**What needs to be done:** Please give the listing again in its entirety, exactly as written.

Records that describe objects
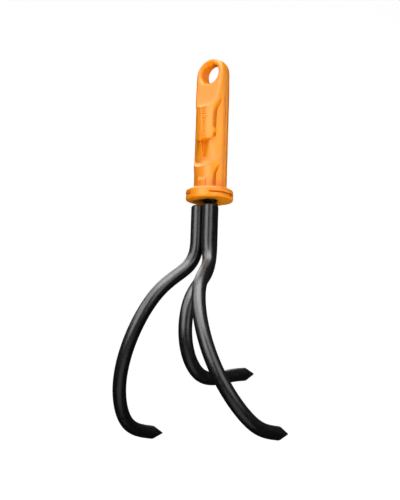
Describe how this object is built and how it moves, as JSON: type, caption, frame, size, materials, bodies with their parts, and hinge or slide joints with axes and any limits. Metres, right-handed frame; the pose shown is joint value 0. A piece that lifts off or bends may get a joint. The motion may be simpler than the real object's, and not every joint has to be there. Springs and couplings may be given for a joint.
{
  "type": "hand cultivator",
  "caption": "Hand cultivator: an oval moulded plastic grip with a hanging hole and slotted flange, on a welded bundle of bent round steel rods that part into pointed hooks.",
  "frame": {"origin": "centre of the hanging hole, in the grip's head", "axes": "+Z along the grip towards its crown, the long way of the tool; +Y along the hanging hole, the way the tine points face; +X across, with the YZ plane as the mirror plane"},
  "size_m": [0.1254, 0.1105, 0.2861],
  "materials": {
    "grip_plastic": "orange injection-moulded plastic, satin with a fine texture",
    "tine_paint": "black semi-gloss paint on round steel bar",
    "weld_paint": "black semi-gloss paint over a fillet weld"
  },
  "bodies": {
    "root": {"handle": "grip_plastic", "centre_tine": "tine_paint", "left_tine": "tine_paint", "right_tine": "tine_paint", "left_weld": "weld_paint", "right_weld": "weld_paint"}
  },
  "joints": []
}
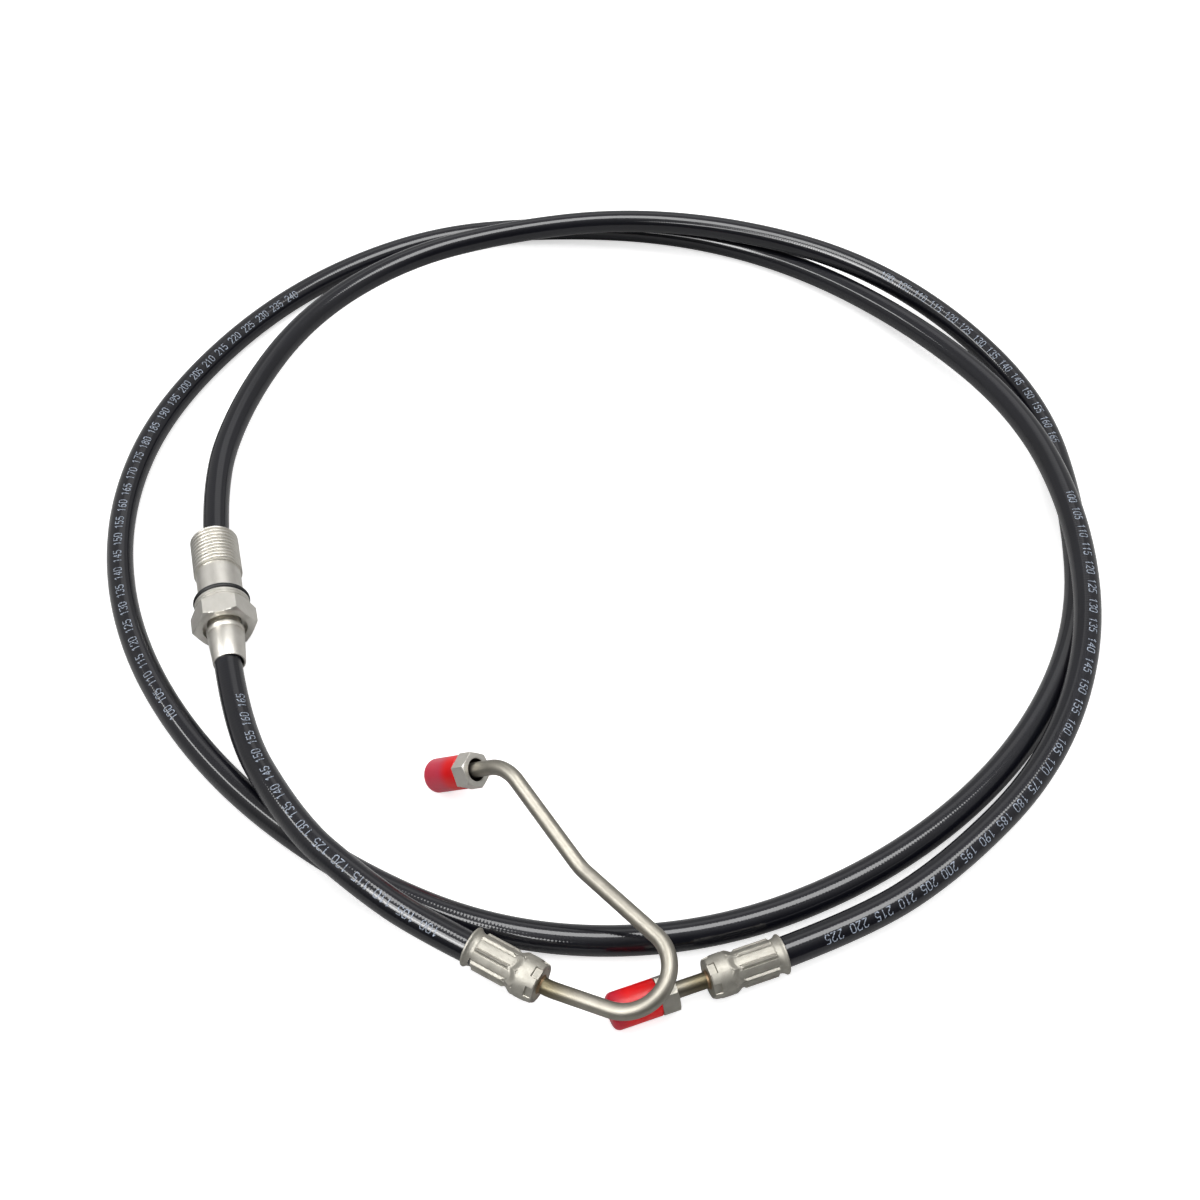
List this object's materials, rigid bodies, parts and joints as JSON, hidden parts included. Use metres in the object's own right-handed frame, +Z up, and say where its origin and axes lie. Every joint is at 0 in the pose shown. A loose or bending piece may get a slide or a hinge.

**Solved exercise:**
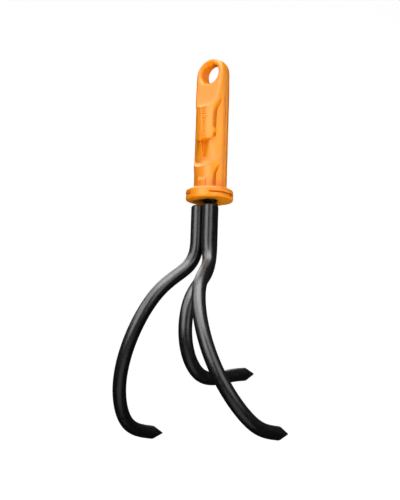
Describe how this object is built and how it moves, as JSON: type, caption, frame, size, materials, bodies with their parts, and hinge or slide joints with axes and any limits. Metres, right-handed frame; the pose shown is joint value 0. A piece that lifts off or bends may get a joint. The motion may be simpler than the real object's, and not every joint has to be there. Springs and couplings may be given for a joint.
{
  "type": "hand cultivator",
  "caption": "Hand cultivator: an oval moulded plastic grip with a hanging hole and slotted flange, on a welded bundle of bent round steel rods that part into pointed hooks.",
  "frame": {"origin": "centre of the hanging hole, in the grip's head", "axes": "+Z along the grip towards its crown, the long way of the tool; +Y along the hanging hole, the way the tine points face; +X across, with the YZ plane as the mirror plane"},
  "size_m": [0.1254, 0.1105, 0.2861],
  "materials": {
    "grip_plastic": "orange injection-moulded plastic, satin with a fine texture",
    "tine_paint": "black semi-gloss paint on round steel bar",
    "weld_paint": "black semi-gloss paint over a fillet weld"
  },
  "bodies": {
    "root": {"handle": "grip_plastic", "centre_tine": "tine_paint", "left_tine": "tine_paint", "right_tine": "tine_paint", "left_weld": "weld_paint", "right_weld": "weld_paint"}
  },
  "joints": []
}
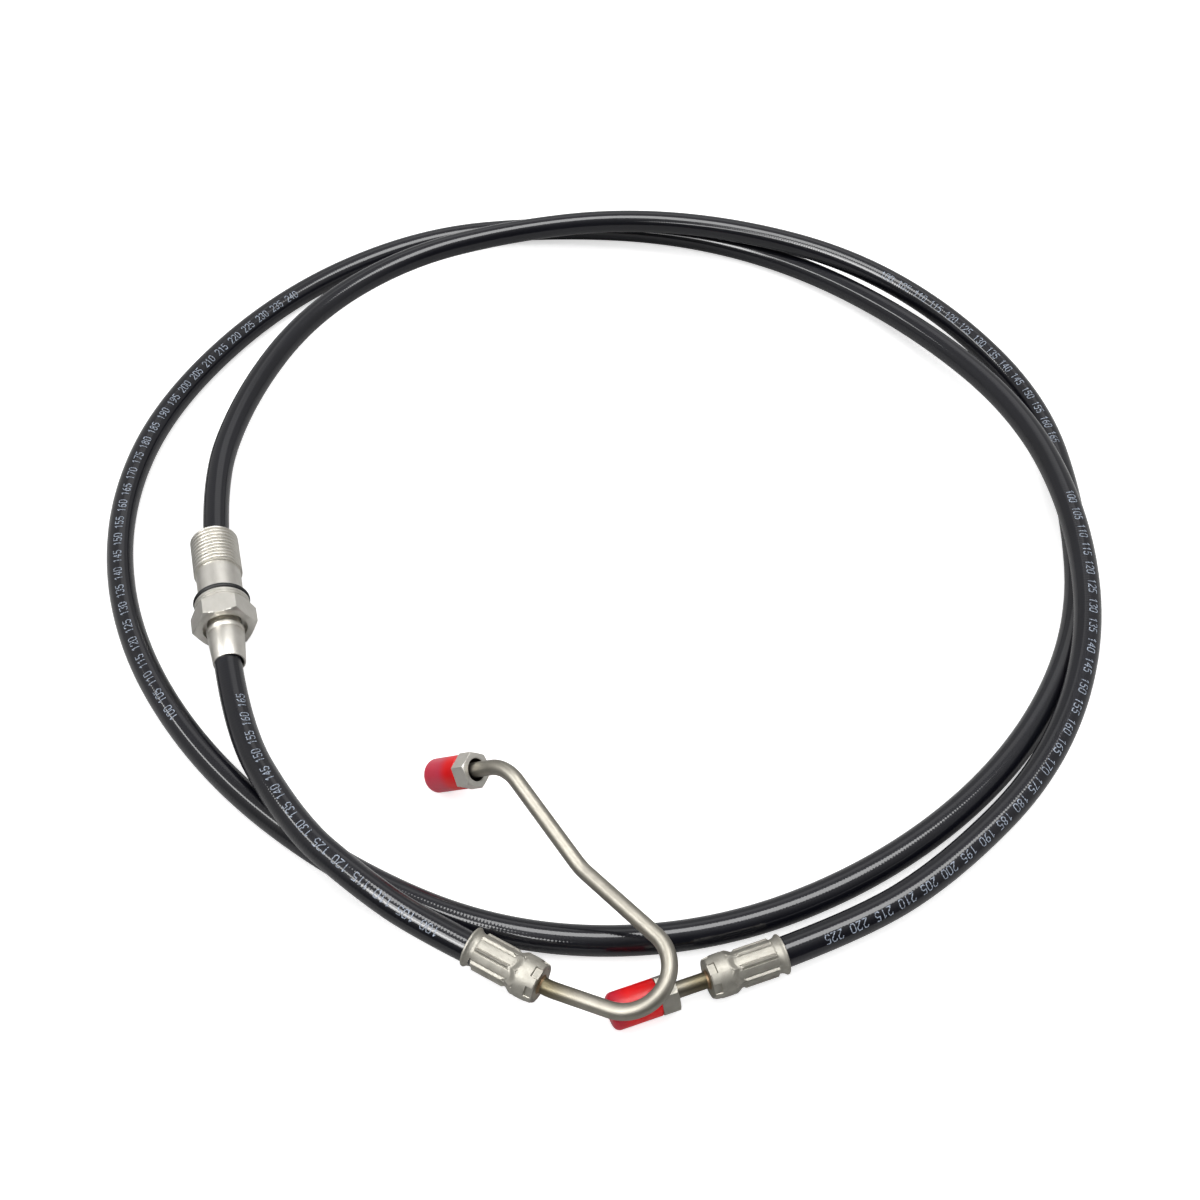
List this object's materials, rigid bodies, parts and joints as JSON, hidden parts included. Use metres in the object's own right-handed frame, +Z up, and say where its origin and axes lie. Every joint is at 0 in the pose shown. A loose or bending piece may get a slide or a hinge.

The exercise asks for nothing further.